(Aim) Determine which lines of the records include the word "axes", and copy them.
==================================================
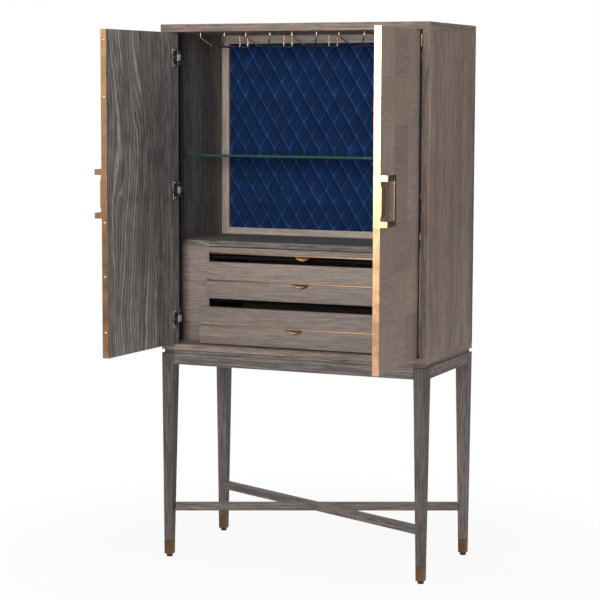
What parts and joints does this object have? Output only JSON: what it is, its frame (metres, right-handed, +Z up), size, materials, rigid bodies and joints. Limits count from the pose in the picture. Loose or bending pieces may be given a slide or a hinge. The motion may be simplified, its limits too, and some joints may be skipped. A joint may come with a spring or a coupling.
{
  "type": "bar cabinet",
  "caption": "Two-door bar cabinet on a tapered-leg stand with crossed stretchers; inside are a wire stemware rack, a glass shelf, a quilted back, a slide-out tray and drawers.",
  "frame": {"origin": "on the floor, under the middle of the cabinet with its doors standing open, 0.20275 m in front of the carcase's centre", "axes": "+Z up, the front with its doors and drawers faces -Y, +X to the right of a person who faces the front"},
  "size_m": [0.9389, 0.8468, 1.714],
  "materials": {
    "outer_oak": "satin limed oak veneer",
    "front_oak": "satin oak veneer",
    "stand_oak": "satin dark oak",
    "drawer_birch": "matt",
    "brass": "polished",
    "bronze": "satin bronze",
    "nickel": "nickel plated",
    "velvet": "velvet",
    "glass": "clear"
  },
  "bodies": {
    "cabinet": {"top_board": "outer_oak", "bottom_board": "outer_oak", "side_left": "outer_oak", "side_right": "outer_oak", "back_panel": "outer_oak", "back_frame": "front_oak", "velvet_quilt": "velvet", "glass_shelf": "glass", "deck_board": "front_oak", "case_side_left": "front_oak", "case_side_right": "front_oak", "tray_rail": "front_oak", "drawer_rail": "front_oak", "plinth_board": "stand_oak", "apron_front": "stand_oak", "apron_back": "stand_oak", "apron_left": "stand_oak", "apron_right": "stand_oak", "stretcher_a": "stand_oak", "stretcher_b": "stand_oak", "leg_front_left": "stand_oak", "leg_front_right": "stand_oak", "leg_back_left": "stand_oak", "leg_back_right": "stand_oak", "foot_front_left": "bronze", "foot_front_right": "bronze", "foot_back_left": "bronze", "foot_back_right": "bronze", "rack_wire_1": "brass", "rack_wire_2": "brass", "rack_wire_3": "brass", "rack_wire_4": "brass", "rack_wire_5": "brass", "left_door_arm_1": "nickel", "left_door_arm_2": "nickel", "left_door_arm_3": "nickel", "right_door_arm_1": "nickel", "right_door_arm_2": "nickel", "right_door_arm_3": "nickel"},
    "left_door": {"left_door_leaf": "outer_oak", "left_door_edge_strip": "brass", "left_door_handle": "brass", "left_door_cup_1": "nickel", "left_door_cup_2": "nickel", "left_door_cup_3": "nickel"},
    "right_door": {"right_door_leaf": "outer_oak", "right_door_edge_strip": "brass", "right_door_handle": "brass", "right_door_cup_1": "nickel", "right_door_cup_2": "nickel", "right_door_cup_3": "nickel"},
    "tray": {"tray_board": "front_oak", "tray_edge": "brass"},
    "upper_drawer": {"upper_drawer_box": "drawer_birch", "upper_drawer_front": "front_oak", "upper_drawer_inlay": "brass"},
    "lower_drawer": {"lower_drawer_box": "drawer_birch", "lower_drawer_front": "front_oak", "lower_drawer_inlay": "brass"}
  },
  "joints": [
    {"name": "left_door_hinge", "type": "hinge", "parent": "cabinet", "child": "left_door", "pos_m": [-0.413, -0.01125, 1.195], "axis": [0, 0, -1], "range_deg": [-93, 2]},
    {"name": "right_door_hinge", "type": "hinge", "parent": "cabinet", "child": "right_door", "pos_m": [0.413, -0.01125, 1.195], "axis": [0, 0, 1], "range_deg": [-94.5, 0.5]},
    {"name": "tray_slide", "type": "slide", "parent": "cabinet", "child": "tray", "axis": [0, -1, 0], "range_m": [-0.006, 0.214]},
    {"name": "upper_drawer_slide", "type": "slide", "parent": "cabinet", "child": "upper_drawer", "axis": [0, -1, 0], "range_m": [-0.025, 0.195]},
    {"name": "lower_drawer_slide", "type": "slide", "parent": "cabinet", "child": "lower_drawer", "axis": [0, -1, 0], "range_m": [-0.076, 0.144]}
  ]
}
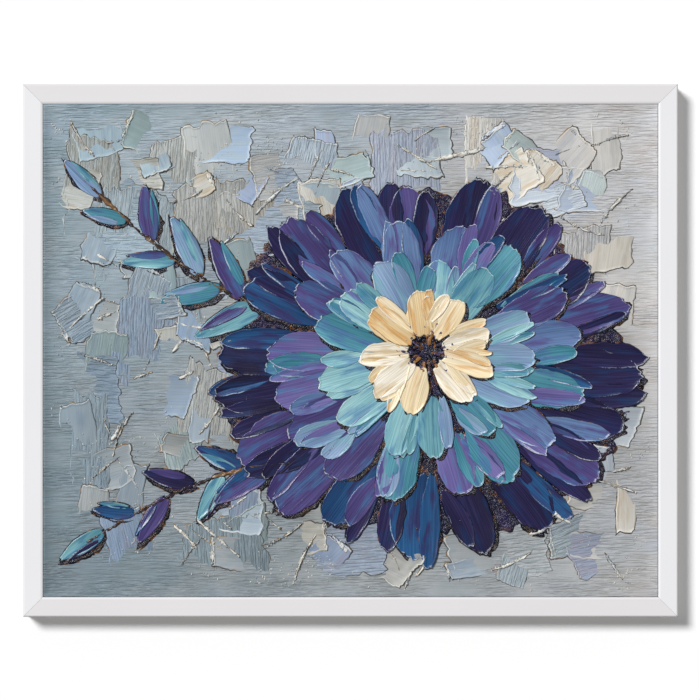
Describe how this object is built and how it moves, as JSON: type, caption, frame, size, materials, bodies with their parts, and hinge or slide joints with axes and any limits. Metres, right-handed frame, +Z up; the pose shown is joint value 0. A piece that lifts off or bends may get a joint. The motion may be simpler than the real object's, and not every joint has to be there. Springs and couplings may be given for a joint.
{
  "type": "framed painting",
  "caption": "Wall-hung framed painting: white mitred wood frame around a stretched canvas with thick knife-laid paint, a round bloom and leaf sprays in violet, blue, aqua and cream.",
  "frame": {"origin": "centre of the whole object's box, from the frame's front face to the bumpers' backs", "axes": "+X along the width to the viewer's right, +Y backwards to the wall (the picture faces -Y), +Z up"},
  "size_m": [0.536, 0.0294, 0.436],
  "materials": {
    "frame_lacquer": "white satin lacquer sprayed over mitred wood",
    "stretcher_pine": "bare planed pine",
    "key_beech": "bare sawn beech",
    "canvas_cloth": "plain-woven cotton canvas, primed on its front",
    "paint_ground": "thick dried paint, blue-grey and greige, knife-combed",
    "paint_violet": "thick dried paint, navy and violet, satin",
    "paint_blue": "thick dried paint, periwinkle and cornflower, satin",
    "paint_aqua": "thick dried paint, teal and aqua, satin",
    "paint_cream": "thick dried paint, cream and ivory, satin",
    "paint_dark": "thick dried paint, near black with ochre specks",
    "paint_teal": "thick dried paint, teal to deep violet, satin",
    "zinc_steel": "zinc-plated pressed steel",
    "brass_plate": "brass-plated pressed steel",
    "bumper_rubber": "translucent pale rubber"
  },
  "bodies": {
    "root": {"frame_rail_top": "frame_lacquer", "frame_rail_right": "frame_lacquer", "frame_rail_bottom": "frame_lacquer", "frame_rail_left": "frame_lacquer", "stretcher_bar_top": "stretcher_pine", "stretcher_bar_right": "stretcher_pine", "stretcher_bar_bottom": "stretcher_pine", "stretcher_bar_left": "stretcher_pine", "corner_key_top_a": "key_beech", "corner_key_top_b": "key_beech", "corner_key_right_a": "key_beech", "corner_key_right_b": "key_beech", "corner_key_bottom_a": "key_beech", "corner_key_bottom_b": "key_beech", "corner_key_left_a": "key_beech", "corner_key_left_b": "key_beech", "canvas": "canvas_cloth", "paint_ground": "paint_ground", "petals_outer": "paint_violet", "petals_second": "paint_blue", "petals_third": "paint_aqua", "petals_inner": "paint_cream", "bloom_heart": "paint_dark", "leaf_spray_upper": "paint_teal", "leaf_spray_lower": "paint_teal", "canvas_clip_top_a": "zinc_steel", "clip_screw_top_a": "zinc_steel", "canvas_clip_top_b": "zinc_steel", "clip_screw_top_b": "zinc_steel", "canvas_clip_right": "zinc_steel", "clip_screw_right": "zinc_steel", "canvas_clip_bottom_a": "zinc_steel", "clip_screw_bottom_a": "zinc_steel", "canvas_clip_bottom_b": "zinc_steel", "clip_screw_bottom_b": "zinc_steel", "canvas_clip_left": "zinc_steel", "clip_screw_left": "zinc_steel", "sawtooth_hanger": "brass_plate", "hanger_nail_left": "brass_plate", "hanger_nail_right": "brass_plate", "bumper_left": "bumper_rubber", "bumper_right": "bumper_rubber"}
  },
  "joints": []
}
==================================================
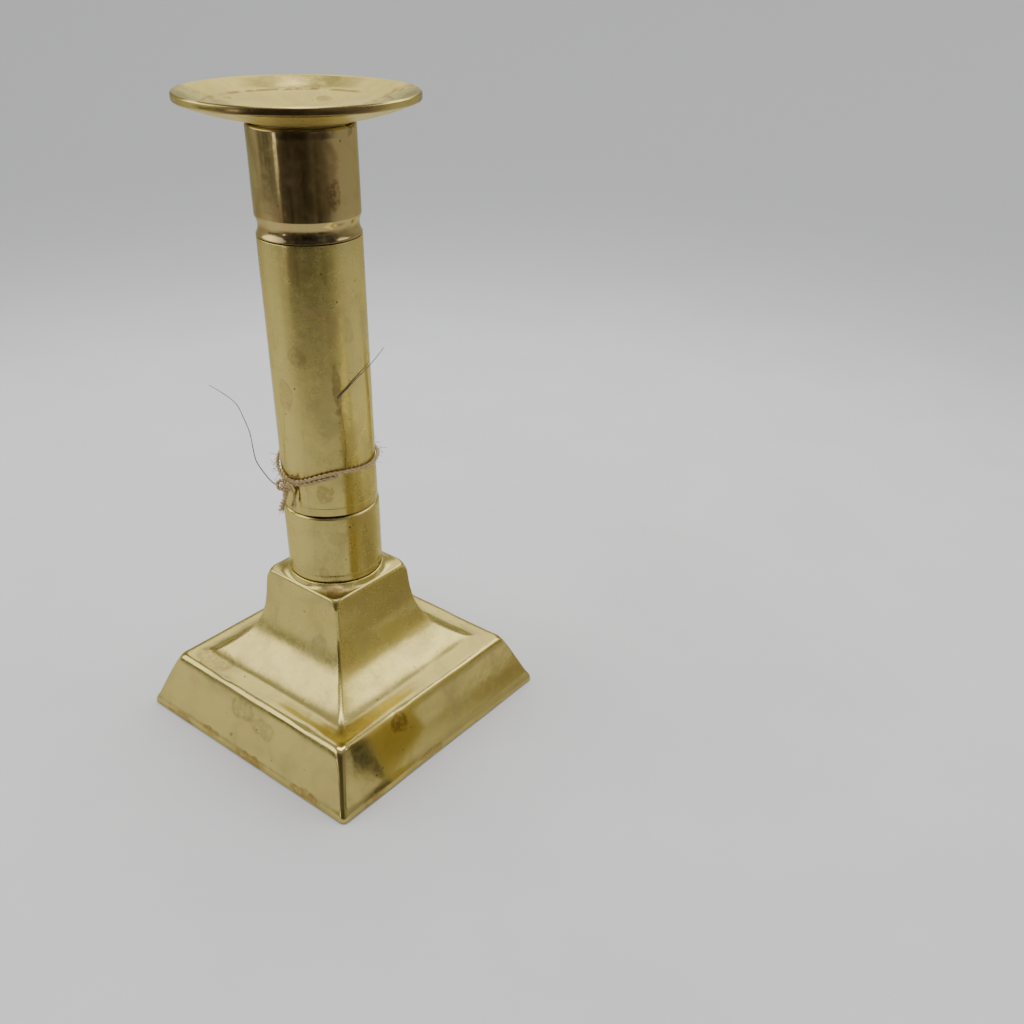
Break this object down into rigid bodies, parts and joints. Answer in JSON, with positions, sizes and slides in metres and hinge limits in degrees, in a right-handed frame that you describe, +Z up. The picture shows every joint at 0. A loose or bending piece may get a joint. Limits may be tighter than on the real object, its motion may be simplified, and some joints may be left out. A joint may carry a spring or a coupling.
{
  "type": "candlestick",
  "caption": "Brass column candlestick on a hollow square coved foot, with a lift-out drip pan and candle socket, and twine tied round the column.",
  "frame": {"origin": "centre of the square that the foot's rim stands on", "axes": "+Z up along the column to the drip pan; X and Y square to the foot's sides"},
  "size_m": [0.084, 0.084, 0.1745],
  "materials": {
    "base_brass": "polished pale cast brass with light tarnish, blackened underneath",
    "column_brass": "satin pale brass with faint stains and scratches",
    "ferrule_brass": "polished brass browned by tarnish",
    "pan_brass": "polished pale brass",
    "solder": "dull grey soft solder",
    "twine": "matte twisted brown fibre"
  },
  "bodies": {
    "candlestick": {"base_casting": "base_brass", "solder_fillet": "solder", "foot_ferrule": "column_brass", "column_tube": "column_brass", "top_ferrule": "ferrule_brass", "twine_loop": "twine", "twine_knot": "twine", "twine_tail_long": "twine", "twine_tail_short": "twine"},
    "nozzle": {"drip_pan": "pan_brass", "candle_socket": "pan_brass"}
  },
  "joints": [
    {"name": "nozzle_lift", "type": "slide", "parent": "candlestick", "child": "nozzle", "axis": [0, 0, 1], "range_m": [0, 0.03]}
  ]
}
==================================================
(Result of the exercise)
  "frame": {"origin": "on the floor, under the middle of the cabinet with its doors standing open, 0.20275 m in front of the carcase's centre", "axes": "+Z up, the front with its doors and drawers faces -Y, +X to the right of a person who faces the front"},
Describe how this object is built and how it moves, as JSON: type, caption, frame, size, materials, bodies with their parts, and hinge or slide joints with axes and any limits. Metres, right-handed frame, +Z up; the pose shown is joint value 0. A piece that lifts off or bends may get a joint. The motion may be simpler than the real object's, and not every joint has to be there. Springs and couplings may be given for a joint.
  "frame": {"origin": "centre of the whole object's box, from the frame's front face to the bumpers' backs", "axes": "+X along the width to the viewer's right, +Y backwards to the wall (the picture faces -Y), +Z up"},
  "frame": {"origin": "centre of the square that the foot's rim stands on", "axes": "+Z up along the column to the drip pan; X and Y square to the foot's sides"},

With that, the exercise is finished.